Kotvitsky Peter
Kotvitsky Peter

Reputation: 3

How to optimize deployment strategy for Tableau dashboards?

We have two environments (TEST and PROD) to publish dashboards to. Data for those envs resides on the same RDBMS server, 1 schema per env. And we want to publish 1 dashboard to 2 envs, so that 1 dashboard looks at TEST schema, and the other looks at PROD schema.

That's the approach we came up with, but it's not working as expected: we can not find a way how to deploy Tableau dashboard to 2 envs (and use 2 separate schemas) without actually maintaining 2 versions of the same dashboard (one for TEST and one for PROD).

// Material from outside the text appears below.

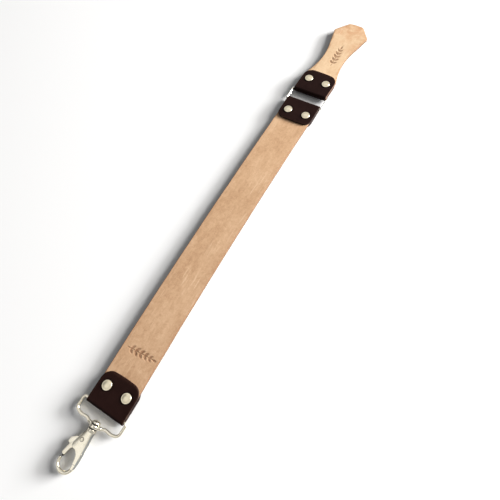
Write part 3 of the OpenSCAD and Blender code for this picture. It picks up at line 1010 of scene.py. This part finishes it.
def at_hook(bm):
    """Moves a piece drawn round the swivel's axis and the bar to its place."""
    bmesh.ops.translate(bm, verts=bm.verts[:], vec=(SWIVEL_X, HOOK_BAR_Y, MID_Z))


def add_part(bm, part):
    """Adds a part that was built on its own to a piece."""
    bmesh.ops.recalc_face_normals(part, faces=part.faces[:])
    mesh = bpy.data.meshes.new("part")
    part.to_mesh(mesh)
    part.free()
    bm.from_mesh(mesh)
    bpy.data.meshes.remove(mesh)


def spin_about_y(bm, profile):
    """A solid of revolution about the swivel's axis; profile is (radius, y) in millimetres."""
    part = bmesh.new()
    spin_profile(part, [(mm(radius), mm(height)) for radius, height in profile], 48)
    tipped = Matrix.Rotation(-math.pi / 2, 3, "X")
    bmesh.ops.rotate(part, verts=part.verts[:], cent=(0, 0, 0), matrix=tipped)
    add_part(bm, part)


def make_loop():
    half, bar_r, wire_r = 30.0, mm(1.5), mm(1.72)
    right_half = bent_path([
        (0, 0, 0), (half, 0, 3), (half, -14.8, 6), (21, -17.0, 8), (13, -16.2, 7), (9, -18.0, 5),
        (4.6, -18.9, 0),
    ])
    right = [Vector((mm(p.x), mm(p.y), 0)) for p in right_half]
    left = [Vector((-p.x, p.y, 0)) for p in reversed(right[1:])]
    path = left + right
    ends = 5                                     # points over which the wire swells into the eye
    swell = 0.28
    radii = []
    for i in range(len(path)):
        from_end = min(i, len(path) - 1 - i)
        exposed = smooth_step(-path[i].y, mm(0.5), mm(4))
        round_r = bar_r + (wire_r - bar_r) * exposed
        if from_end < ends:
            round_r = round_r * (1 + swell * (1 - from_end / ends) ** 2)
        radii.append(round_r)
    bm = bmesh.new()
    sweep(bm, path, radii)
    low, high = EYE_Y - EYE_LEN / 2 + 0.25, EYE_Y + EYE_LEN / 2 - 0.25
    barrel = [
        (BORE_R, low + 0.3), (2.9, low), (EYE_R - 0.9, low), (EYE_R - 0.25, low + 0.35),
        (EYE_R, low + 1.0), (EYE_R, high - 1.0), (EYE_R - 0.25, high - 0.35), (EYE_R - 0.9, high),
        (2.9, high), (BORE_R, high - 0.3), (BORE_R, low + 0.3),
    ]
    spin_about_y(bm, barrel)
    # painted shade on the eye's end faces, by the gaps to the stud's head and collar
    for face in bm.faces:
        middle = face.calc_center_median()
        in_eye = middle.xz.length > mm(2.5) and abs(middle.x) < mm(EYE_R)
        if abs(face.normal.y) > 0.4 and in_eye:
            face.material_index = GAP_SHADE
    # cheeks where the wire runs into the eye
    cheek = ((4.4, -19.1, 2.0), (5.2, -18.9, 2.0), (6.2, -18.7, 1.9), (7.2, -18.4, 1.75))
    for way in (-1, 1):
        cheek_path = [Vector((mm(way * x), mm(y), 0)) for x, y, radius in cheek]
        sweep(bm, cheek_path, [mm(radius) for x, y, radius in cheek])
    at_hook(bm)
    finishes = [NICKEL, GAP_SHADE_NICKEL]
    finish_piece(bm, "swivel_loop_wire", "loop", ["swivel_loop"], finishes, 50)


def hook_outline():
    """Cheeks of the hook's body, from the collar down to the start of the bow."""
    return rounded_outline([
        (4.6, -22.6, 0.5), (4.4, -29, 6), (5.4, -38, 8), (6.1, -46, 8), (6.9, -58.5, 0),
        (3.3, -58.5, 0), (1.4, -50.6, 7), (-2.6, -46.9, 4), (-9.5, -46.4, 3.2),
        (-9.3, -40, 6), (-7, -32, 8), (-4.8, -27, 5), (-4.5, -22.6, 0.5),
    ], 8)


def clip(bm, place, normal):
    """Cuts away what lies on the far side of a plane and closes the cut."""
    geometry = bm.verts[:] + bm.edges[:] + bm.faces[:]
    cut = bmesh.ops.bisect_plane(
        bm, geom=geometry, plane_co=place, plane_no=normal, clear_outer=True
    )
    rim = [e for e in cut["geom_cut"] if isinstance(e, bmesh.types.BMEdge)]
    bmesh.ops.holes_fill(bm, edges=rim)


def add_slab(bm, outline, low, high, cuts=()):
    """Adds a slab to a piece; low and high are in millimetres, and cuts are (place, normal)."""
    part = bmesh.new()
    slab(part, outline, mm(low), mm(high))
    for place, normal in cuts:
        clip(part, mm(*place), normal)
    add_part(bm, part)


def melt_together(bm, name, voxel, smooth_rounds):
    """Joins overlapping closed shells into one cast skin with soft inner corners."""
    mesh = bpy.data.meshes.new(name)
    bm.to_mesh(mesh)
    bm.free()
    rough = bpy.data.objects.new(name, mesh)
    bpy.context.scene.collection.objects.link(rough)
    remesh = rough.modifiers.new("skin", "REMESH")
    remesh.mode = "VOXEL"
    remesh.voxel_size = voxel
    soften = rough.modifiers.new("polish", "SMOOTH")
    soften.factor = 0.5
    soften.iterations = smooth_rounds
    view = bpy.context.evaluated_depsgraph_get()
    skin = bpy.data.meshes.new_from_object(rough.evaluated_get(view))
    bpy.data.objects.remove(rough)
    cast = bmesh.new()
    cast.from_mesh(skin)
    bpy.data.meshes.remove(skin)
    return cast


def bow_path():
    """Middle line and radius of the bow, in millimetres: right limb, round seat, nose."""
    centre, radius = Vector((-4.4, -62.0)), 9.4
    path = [
        (Vector((4.9, -51.5)), 1.7), (Vector((5.1, -56.0)), 1.85), (Vector((5.05, -60.0)), 1.95),
    ]
    steps = 28
    for i in range(steps + 1):
        turn = math.radians(4 - 184 * i / steps)
        thick = 2.15 - 0.55 * (i / steps) ** 1.5
        path.append((centre + radius * Vector((math.cos(turn), math.sin(turn))), thick))
    path.append((Vector((-13.7, -60.6)), 1.55))
    return path


def shade_casting(cast):
    """The cut ends get painted shade; the right wall and the left rim a darker nickel, a painted
    dark reflection.
    """
    for face in cast.faces:
        middle = face.calc_center_median() * 1000
        nose_end = face.normal.y > 0.5 and middle.x < -10 and middle.y > -61.6
        collar_top = face.normal.y > 0.5 and middle.y > EYE_LOW - 0.8
        side_wall = abs(face.normal.z) < 0.5 and -63 < middle.y < -26 and middle.x > 3.4
        left_rim = face.normal.x < -0.3 and -50 < middle.y < -27 and middle.x < 0
        if nose_end or collar_top:
            face.material_index = GAP_SHADE
        elif side_wall or left_rim:
            face.material_index = DARK_REFLECTION


def make_hook_body():
    body_t = 7.0
    slot_half = 1.95                             # half width of the lever's slot
    slot_top, slot_side = -31.0, 0.9             # where the slot ends, above and at its right
    overlap = 0.05
    outline = hook_outline()
    bm = bmesh.new()
    # two cheeks, joined along the right side and above the slot
    for way in (-1, 1):
        low, high = sorted((way * (slot_half - overlap), way * body_t / 2))
        add_slab(bm, outline, low, high)
    add_slab(bm, outline, -slot_half, slot_half, [((slot_side, 0, 0), (-1, 0, 0))])
    add_slab(bm, outline, -slot_half, slot_half, [((0, slot_top, 0), (0, -1, 0))])
    bow = bow_path()
    sweep(bm, [Vector((mm(p.x), mm(p.y), 0)) for p, r in bow], [mm(r) for p, r in bow], sides=24)
    limb = rounded_outline([
        (6.75, -47, 0), (6.95, -58, 0), (6.6, -64, 1),
        (3.6, -64.5, 1), (3.1, -56, 0), (2.4, -47, 0),
    ])
    add_slab(bm, limb, -2.7, 2.7)
    # broad foot where the bow's limb grows out of the body
    foot = [(3.6, -45.0, 2.6), (4.3, -49.5, 2.5), (4.9, -53.5, 2.2), (5.1, -57.5, 1.95)]
    sweep(bm, [mm(x, y, 0) for x, y, r in foot], [mm(r) for x, y, r in foot], sides=24)
    collar = [
        (0, EYE_LOW - 3.6), (4.7, EYE_LOW - 3.2), (5.0, EYE_LOW - 1.2), (4.95, EYE_LOW - 0.2),
        (4.6, EYE_LOW), (0, EYE_LOW),
    ]
    spin_about_y(bm, collar)
    cast = melt_together(bm, "hook_casting", mm(0.2), 7)
    # the body's face is domed: it falls away by this share towards both sides
    dome = 0.24
    for vert in cast.verts:
        x, y = vert.co.x * 1000, vert.co.y * 1000
        down = smooth_step(-y, 23, 46)
        middle, half = -1.6 * down, 4.6 + 3.3 * down
        off = max(-1.0, min(1.0, (x - middle) / half))
        vert.co.z *= 1 - dome * off * off * smooth_step(y, -50, -43)
    shade_casting(cast)
    # painted shade: the stud, seen in the gaps beside the eye, is near black
    before = len(cast.faces)
    low, high = EYE_LOW - 1.5, EYE_TOP + 1.0
    spin_about_y(cast, [(0, low), (STUD_R, low), (STUD_R, high), (0, high)])
    cast.faces.ensure_lookup_table()
    for face in cast.faces[before:]:
        face.material_index = GAP_SHADE
    head = [
        (0, EYE_TOP), (4.2, EYE_TOP), (4.6, EYE_TOP + 0.35), (4.6, EYE_TOP + 1.3),
        (4.35, EYE_TOP + 1.9), (3.7, EYE_TOP + 2.5), (2.6, EYE_TOP + 2.95), (1.3, EYE_TOP + 3.2),
        (0, EYE_TOP + 3.27),
    ]
    spin_about_y(cast, head)
    # painted shade under the stud's head, over its gap to the eye
    for face in cast.faces:
        if face.normal.y < -0.4 and face.calc_center_median().y > mm(EYE_TOP - 0.1):
            face.material_index = GAP_SHADE
    at_hook(cast)
    finishes = [NICKEL, GAP_SHADE_NICKEL, DARK_REFLECTION_NICKEL]
    finish_piece(cast, "snap_hook_casting", "hook", ["snap_hook"], finishes, 60)


def make_gate():
    """Flat lever with its thumb tab; its lip below lip_y gets painted shade."""
    lip_y = mm(-57.1)
    lever = rounded_outline([
        (0.3, -33.9, 2.4), (-3.3, -32.0, 2.4), (-6.6, -34.6, 1.5), (-10.6, -36.2, 1.8),
        (-15.2, -40, 2.0), (-15.9, -45, 1.4), (-12.4, -45.2, 1.2), (-15, -55.4, 0.5),
        (-14.6, -56.6, 0.3), (-13.1, -56.8, 0.2), (-13.1, -59, 0.4), (-11.6, -59.2, 0.5),
        (-9.2, -49, 3), (-5.4, -45.6, 1.2), (-5.4, -41, 1.2), (-3.9, -40, 0.8), (-0.1, -38.4, 2.4),
    ], 6)
    bm = bmesh.new()
    slab(bm, lever, -mm(1.7), mm(1.7))
    round_rims(bm, mm(0.45), 3)
    slice_across(bm, 1, [lip_y])
    bmesh.ops.recalc_face_normals(bm, faces=bm.faces[:])
    for face in bm.faces:
        if face.calc_center_median().y < lip_y:
            face.material_index = GAP_SHADE
    at_hook(bm)
    finishes = [NICKEL, GAP_SHADE_NICKEL]
    finish_piece(bm, "gate_lever_casting", "gate", ["gate_lever"], finishes, 50)


def make_gate_pin():
    """Pivot pin, riveted over at both ends with a shallow dimple in each head."""
    low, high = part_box("gate_pin")
    half = (high.z - low.z) / 2
    cheek_z = half - mm(0.4)                     # outer face of the hook's cheek
    head_r = (high.x - low.x) / 2
    shaft_r = mm(1.5)
    profile = []
    for way in (-1, 1):
        end = [
            (0.0, way * (half - mm(0.22))), (mm(0.7), way * (half - mm(0.18))),
            (mm(1.15), way * half), (head_r - mm(0.8), way * half),
            (head_r - mm(0.45), way * (half - mm(0.12))),
            (head_r - mm(0.4), way * (cheek_z + mm(0.06))), (head_r, way * (cheek_z + mm(0.06))),
            (head_r, way * (cheek_z - mm(0.3))), (shaft_r, way * (cheek_z - mm(0.3))),
        ]
        profile += end if way < 0 else end[::-1]
    bm = bmesh.new()
    spin_profile(bm, profile, 40)
    # painted shade on the rim and wall of each head, where it meets the cheek
    for face in bm.faces:
        if face.calc_center_median().xy.length > head_r - mm(0.5):
            face.material_index = GAP_SHADE
    bmesh.ops.translate(bm, verts=bm.verts[:], vec=(PIVOT.x, PIVOT.y, MID_Z))
    finishes = [NICKEL, GAP_SHADE_NICKEL]
    finish_piece(bm, "gate_pin_metal", "hook", ["gate_pin"], finishes, 50)


def finish_spring():
    """The coil spring keeps its own shape, because it is squeezed as the gate opens."""
    spring = frame["nodes"]["gate_spring"]
    spring.data.materials.clear()
    spring.data.materials.append(SPRING_WIRE)


make_camera()
make_studio()
make_floor()
make_strap()
make_handle()
END_PIECES = (
    # name, its bar, the way it lies from the bar, corner radius in millimetres, length, turn in the
    # plane, body, finish of its cut edge
    ("hook", HOOK_BAR_Y, 1, 12, mm(38.0), 0.0, "strap", DARK_EDGE),
    ("ring", LOW_BAR_Y, -1, 9, mm(37.6), 0.0, "strap", DARK_EDGE),
    ("handle", UP_BAR_Y, 1, 12, mm(39.6), HANDLE_SKEW, "handle", WORN_EDGE),
)
for end, bar_y, away, corner_radius, length, skew, body, edge in END_PIECES:
    make_chape(end + "_chape", bar_y, away, corner_radius, length, skew, body, edge)
for rivet_side in ("left", "right"):
    for end, bar_y, away, corner_radius, length, skew, body, edge in END_PIECES:
        make_rivet(end, bar_y, away, rivet_side, skew, body)
make_ring()
make_loop()
make_hook_body()
make_gate()
make_gate_pin()
finish_spring()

So either we chose a bad deployment strategy for Tableau, or we're doing smth wrong with it. Could anybody please share your experience on how to deploy Tableau dashboards to separate envs without having to manually edit dashboard for every env? Or what's the problem with our approach?

Upvotes: 0

Views: 982

Answers (2)

Ly Phan
Ly Phan

Reputation: 1

Your situation sounds like mine. I need to publish exact same report to different environments using different server/database configuration. This is what I do:

  1. Maintain single source of truth, which is production version.
  2. Create an utility converting report to different environments. You can also do it manually as following:

    • Save your workbook (Tableau file) as .twb
    • Open twb file with any text editor. It is xml like. Tableau creates connection and renders graphic from this information.
    • Text search for username, server, port ... You will see all your configuration information here.
    • Replace those information by target environment information.
    • Save and open it again using Tableau Desktop and publish.
  3. If you have automation tool like Jenkin, you can develop one click solution for deployment using Tableau commands.

Upvotes: 0

Sam M
Sam M

Reputation: 4166

You didn't specify your RDBMS in the question so my answer will make a broad statement that may not necessarily apply in your specific case.

I think you've chosen a poor approach for your testing and production database environments. Normally, test and prod are on completely separate database instances and in many cases, separate servers. Having them together on the same instance or server means you are using up production hardware resources during testing, with the possibility of locking up the server because of run away queries against the non-production schema. With a single instance, it would be very easy to bring your production instance down inadvertently or maliciously without even being logged into the production schema.

Your better approach is to have two separate database instances: one for test, one for prod. The two instances could be on the same server but are isolated db instances. Both instances have the same users and same schemas. Then you can easily point your Tableau data sources to the respective instances without needing to update your workbooks or keep two copies of each workbook. For example, if you are using Oracle, keep the TNS aliases the same on both Tableau servers but alter the connection details in tnsnames to point to either the test or prod db server.